- [Task directions]: Repeat verbatim only the lines from the opening of the material below through the one that contains "material: bpy.types.Material = field(init=False)".

- [Data]:
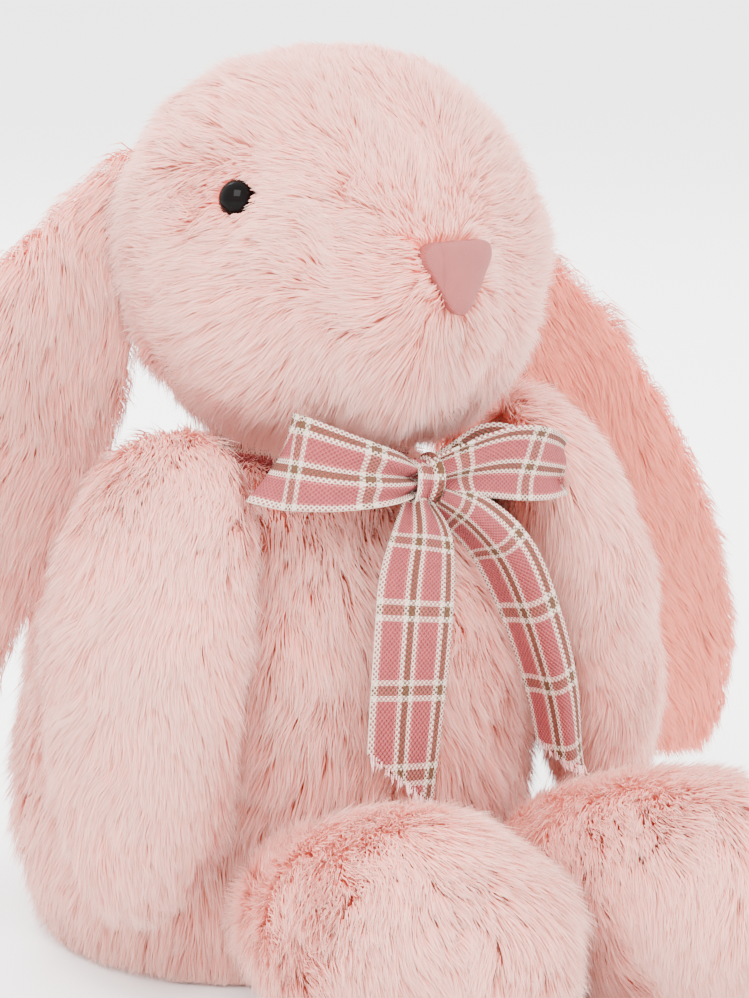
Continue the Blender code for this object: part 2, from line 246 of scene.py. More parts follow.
@dataclass
class Finish:
    """A material being written: its tree, its shader and the few nodes that finishes share."""

    name: str
    roughness: float = 0.9
    tree: bpy.types.NodeTree = field(init=False)
    material: bpy.types.Material = field(init=False)

    def __post_init__(self) -> None:
        """Starts from a new material with its Principled shader."""
        self.material = bpy.data.materials.new(self.name)
        self.material.use_nodes = True
        self.tree = self.material.node_tree
        self.shader = self.tree.nodes["Principled BSDF"]
        self.shader.inputs["Roughness"].default_value = self.roughness

    def node(
        self, kind: str, settings: dict[str, Any] | None = None, out: int | str = 0, **values: Any
    ) -> Term:
        """Adds any node.

        Args:
            kind: the node's type.
            settings: properties that are set first.
            out: which output comes back.
            **values: values or terms for its sockets, with underscores for spaces.

        Returns:
            The chosen output.
        """
        made = self.tree.nodes.new(kind)
        for key, value in (settings or {}).items():
            setattr(made, key, value)
        for key, value in values.items():
            plug(self.tree, made.inputs[key.replace("_", " ")], value)
        return Term(self.tree, made.outputs[out])

    def set(self, **values: Any) -> None:
        """Sets or links the shader's own sockets."""
        for key, value in values.items():
            plug(self.tree, self.shader.inputs[key.replace("_", " ")], value)

    def ramp(self, factor: Term, stops: list[tuple[float, Triple]]) -> Term:
        """A colour that runs through stops of place and colour.

        Args:
            factor: how far along the colours it is, from 0 to 1.
            stops: each stop's place and colour.

        Returns:
            The colour.
        """
        made = self.tree.nodes.new("ShaderNodeValToRGB")
        band = made.color_ramp.elements
        while len(band) < len(stops):
            band.new(0.5)
        for stop, (place, colour) in zip(band, stops):
            stop.position = place
            stop.color = (*colour, 1.0)
        plug(self.tree, made.inputs["Fac"], factor)
        return Term(self.tree, made.outputs["Color"])

    def mix(self, factor: Term, first: Any, second: Any) -> Term:
        """A colour between two colours.

        Args:
            factor: how far along the colours it is, from 0 to 1.
            first: the colour at 0.
            second: the colour at 1.

        Returns:
            The mixed colour.
        """
        made = self.tree.nodes.new("ShaderNodeMix")
        made.data_type = "RGBA"
        plug(self.tree, made.inputs[0], factor)
        for place, value in ((6, first), (7, second)):
            plug(self.tree, made.inputs[place], value if isinstance(value, Term) else (*value, 1.0))
        return Term(self.tree, made.outputs[2])

    def map_axes(self, layer: str) -> tuple[Term, Term]:
        """The two coordinates of a piece's own map.

        Args:
            layer: the map's name.

        Returns:
            The map's two coordinates.
        """
        place = self.node("ShaderNodeUVMap", {"uv_map": layer})
        split = self.tree.nodes.new("ShaderNodeSeparateXYZ")
        plug(self.tree, split.inputs[0], place)
        return Term(self.tree, split.outputs[0]), Term(self.tree, split.outputs[1])

    def noise(self, scale: float, detail: float = 2.0) -> Term:
        """Noise on the object's own coordinates, scale in swells per metre."""
        place = self.node("ShaderNodeTexCoord", out="Object")
        return self.node("ShaderNodeTexNoise", Vector=place, Scale=scale, Detail=detail)

    def bump(self, height: Term, distance: float, strength: float = 1.0) -> None:
        """Feeds the shader's normal from a height."""
        self.set(Normal=self.node("ShaderNodeBump", Height=height, Distance=distance, Strength=strength))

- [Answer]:
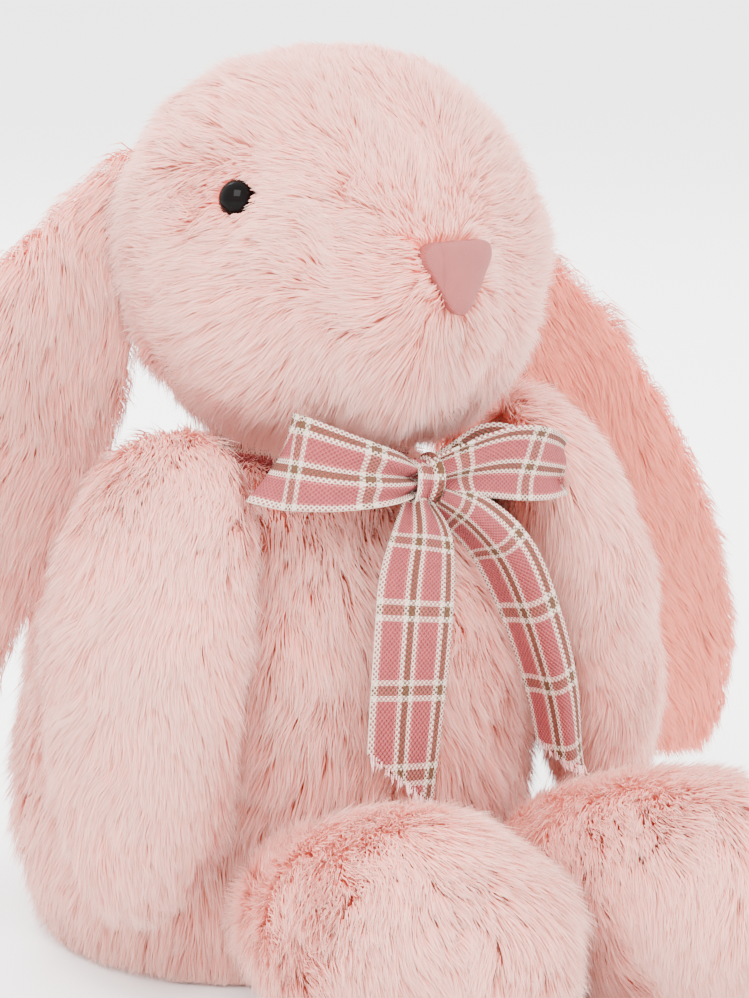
Continue the Blender code for this object: part 2, from line 246 of scene.py. More parts follow.
@dataclass
class Finish:
    """A material being written: its tree, its shader and the few nodes that finishes share."""

    name: str
    roughness: float = 0.9
    tree: bpy.types.NodeTree = field(init=False)
    material: bpy.types.Material = field(init=False)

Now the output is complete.